(On DVD, March 2018) About as generic a romantic comedy as it’s possible to put together, A Lot like Love is familiar and forgettable, but not necessarily terrible. Ashton Kutcher and Amanda Peet do well as a couple that repeatedly meets over a seven-year period, eventually discovering that they belong together through personal failures and growth. The nineties sequences already feel nostalgic, not to mention the early dot-com era material. Kal Penn shows up in a small role, as does Kathryn Hahn in a very brief and early role that nonetheless adds to her later persona of playing sex-crazed characters. The episodic, time-skipping structure of the film is equally interesting and frustrating, as we know early on that romantic frustration will be maintained until the story catches back up to present time. On the other hand, the film is decently scripted (witness the mini-romances going on in the background during the seven years of the story) and can depend on capable leads. Sure, the various plot threads are predictable but seeing the film from a perspective twelve years later, it’s a reminder that Hollywood studios have gone almost entirely out of the mid-budget romantic comedy genre. Seeing the film in 2018 is almost inevitably less repetitive than having seen it in 2005 … by lack of similar examples. Still, let’s not fool ourselves: A Lot like Love remains a generic romantic comedy, and it fades away as soon as the final credits roll. You won’t begrudge the time spent watching it … as long as you don’t have a big queue of other movies to watch.

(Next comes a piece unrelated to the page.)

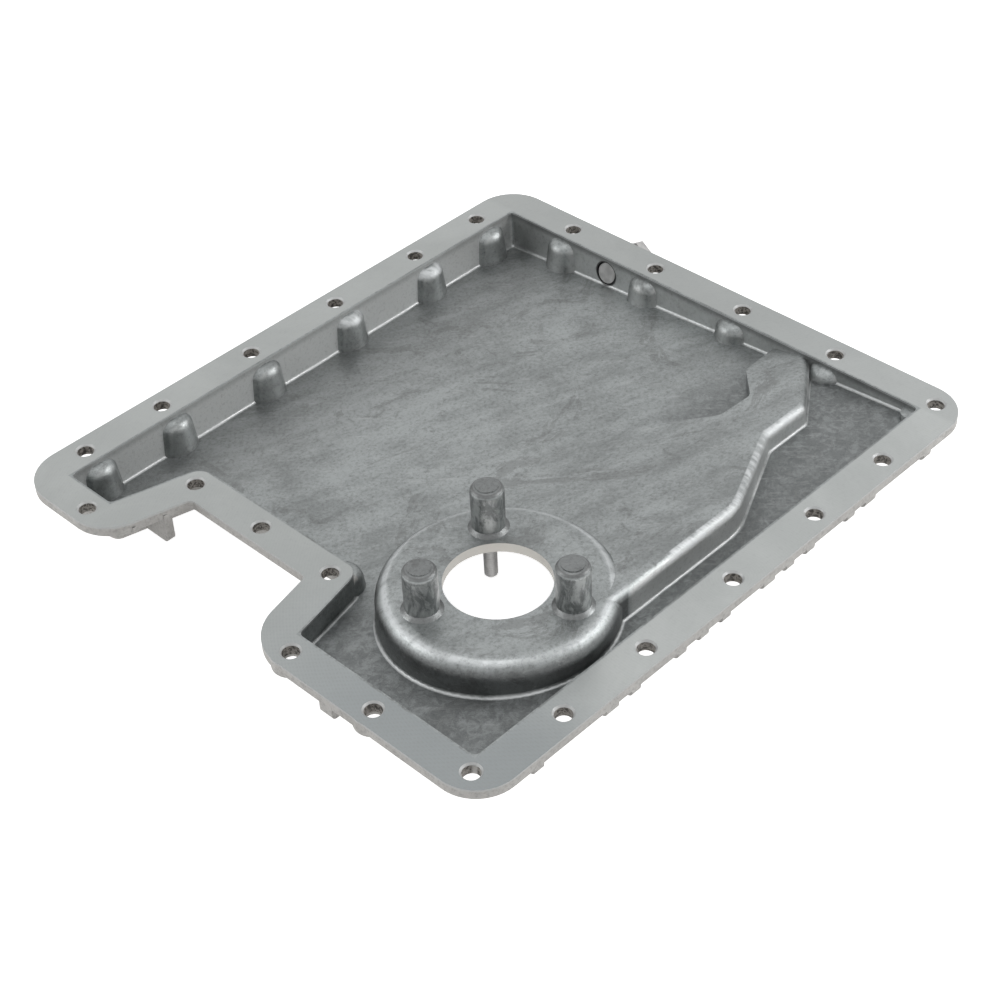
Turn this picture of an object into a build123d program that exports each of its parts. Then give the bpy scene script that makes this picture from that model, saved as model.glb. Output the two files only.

(In theaters, December 2011) I’m not sure there’s a more conceptually offensive film out there in theaters at this end of 2011: Whether you’re talking about characters who enjoy the stoner lifestyle, a toddler doing cocaine, graphically-portrayed phalluses, Santa Claus getting shot in the face, nude nuns, angels performing sexual favours on a cracked version of Neil Patrick Harris or a murderous waffle-making robot, a straight-up description of the film’s content reads like a decadent horror show at the end of civilization. And yet, the series’ considerable irreverent charm is intact, and a solid core of moral value underlies the entire film: the story daringly picks up six years later with a grown-up Harold and a arrested-development Kumar, then throws them together in order to come up with a relatively mainstream-friendly conclusion. In-between, though, there’s plenty of refreshing hijinks, quasi-experimental segments (just wait for the Claymation stuff, or the 3D-tableau “plan”) and meta-fictional laughs about the actor’s other careers/roles, 3D gags (I almost regret not seeing this one in 3D) and more irreverence than you’d think possible. It’s still a silly comedy for people who like silly comedies, but it’s hilarious, fast-paced, sweet without being cloying and a perfectly self-aware third installment in a series –for one thing, it doesn’t seem as if it’s simply coasting on recycling its previous gags. Both Kal Penn and John Cho are great in the title role, with Neil Patrick Harris once again stealing the show and Danny Trejo joining the cast as a pitch-perfect father-in-law. If you’re a fan of the series, don’t miss it.
(In theaters, February 2007) Every time I think I’m a good and forgiving reviewer, a stinker like Epic Movie comes along and sets me straight. I normally like comedies and I’ve got a big soft spot for parodies: I think I may have been one of the few non-teens to give a passing grade to Scary Movie 4, for instance. But the current crop of parodies is a long way away from the classic days of Top Secret!: Rather than honest good jokes, we get re-creations of familiar big-budget films with violent slapstick and hip-hop references. There is little intent to subvert the original films, point out their flaws, or use the material as a stepping stone to a more original story. Epic Movie is among the laziest of this wave of parodies from writing/directing duo Friedberg/Seltzer (and, one hopes against dollars, one of the last). A mish-mash of Narnia, Charlie And The Chocolate Factory and many others, Epic Movie just seems happy to wallow in recent pop-culture references. Alas, none of them play off each other, the laughs are few and the cumulative effect is irritation. (There’s a moderately witty use of the Click remote control late in the film, but it comes far too late to save anything.) Heck, even the normally amusing Kal Penn is wasted in this film. Perhaps the only thing Epic Movie is good for is showing off the cuteness of Faune Chambers (who’s really playing the role of Regina Hall in the Scary Movies), but if the price to pay to be in her fan-club is to see this film, it may be worth waiting for her next role. Lazy, dull and dumbly reaching for the lowest common denominator, Epic Movie seems determined to prove how little laughs can be included in a “comedy” without having the audience ask for refunds.